05-05-2019 07:03 AM
I have a problem, see pic attached:
I got three loops, they finish all at different times and should then pass forward data to the next VI.
So as it's now, i have to WAIT till the slowest finished - then only the data gets forwarded, all loops then reset simultaneously and start from the beginning.
This is sort of a huge waste cause the fastest one could already run like 5x in that time.
I want them all to run the fastest they can and forward the data once they are finished.
Is there some sort of LV technique/concept that can tackle that?
05-05-2019 07:21 AM
Yes, Producer/Consumer. But depending on the later VI, it might not help you with throughput. Does the later VI require all of the inputs? If so, you can pass the data to another loop which could wait for all data via Queues, and have your Producers (i.e the 3 source items) run more quickly, but the later VI won't start until the first 3 finish (i.e the slowest finishes). What should happen with new data from the fast VI in that case?

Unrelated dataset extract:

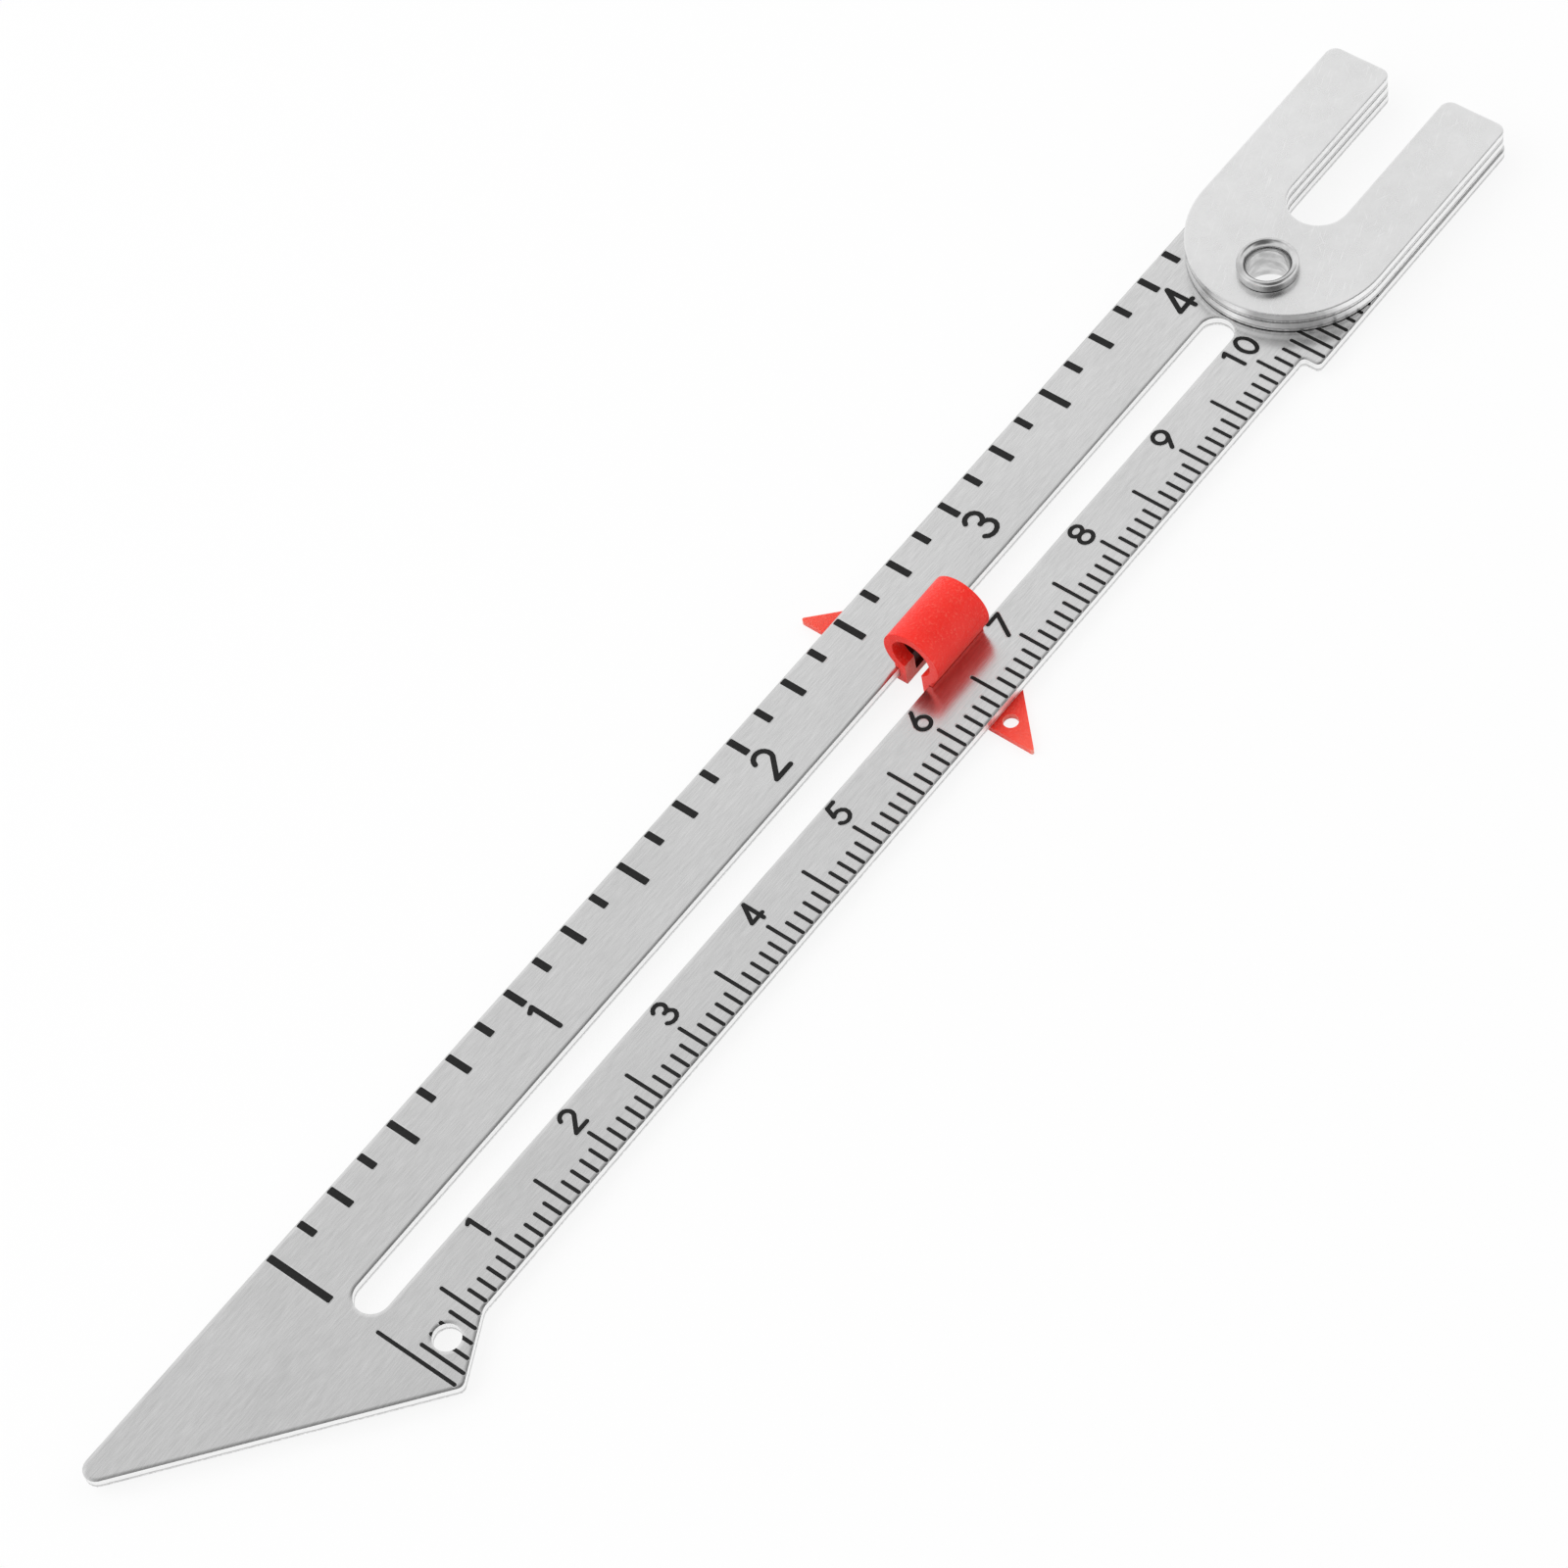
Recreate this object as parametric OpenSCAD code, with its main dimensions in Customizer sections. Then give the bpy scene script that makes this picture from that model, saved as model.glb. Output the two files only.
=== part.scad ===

If you have multiple different data sources that are processed independently, then P/C is probably much more useful. You can have each of them run in a separate loop, and enqueue data as the finish. The consumer can dequeue data as it becomes available, and process appropriately (you may have to also encode the source, if the processing is not the same for all 3 sources).
05-05-2019 10:54 AM
Have you heard of the Principle of Data Flow (which is central to understanding LabVIEW, and sets it apart from many other languages such as Fortran, C, Basic, Matlab, etc.)? It says that a Structure or Function doesn't start executing until all of its inputs are satisfied. The important corollary is that Structures and Functions that have no input/output dependencies can run in parallel.
@cbutcher described the Producer/Consumer model that lets a Consumer run independently of the Producer (so the Producer can, in principle, run faster, but not "forever" as the data need to go somewhere ...). If you have three Producers that run at different speeds, but you need to "Consume" from all three inputs at the same time (meaning whatever you are doing requires the "next" set of data from all three), then you've created another dependency and the Consumer can run no faster than the slowest Producer. So a better diagram, if this fits your data situation, is to think about three independent Producers feeding three independent consumers. A simple model of this is three processes where you collect three independent sets of data, and want to "do something with each data set" as it comes in (say, make a time-consuming plot + save to a dedicated disk file), which maps "naturally" into three independent Consumers.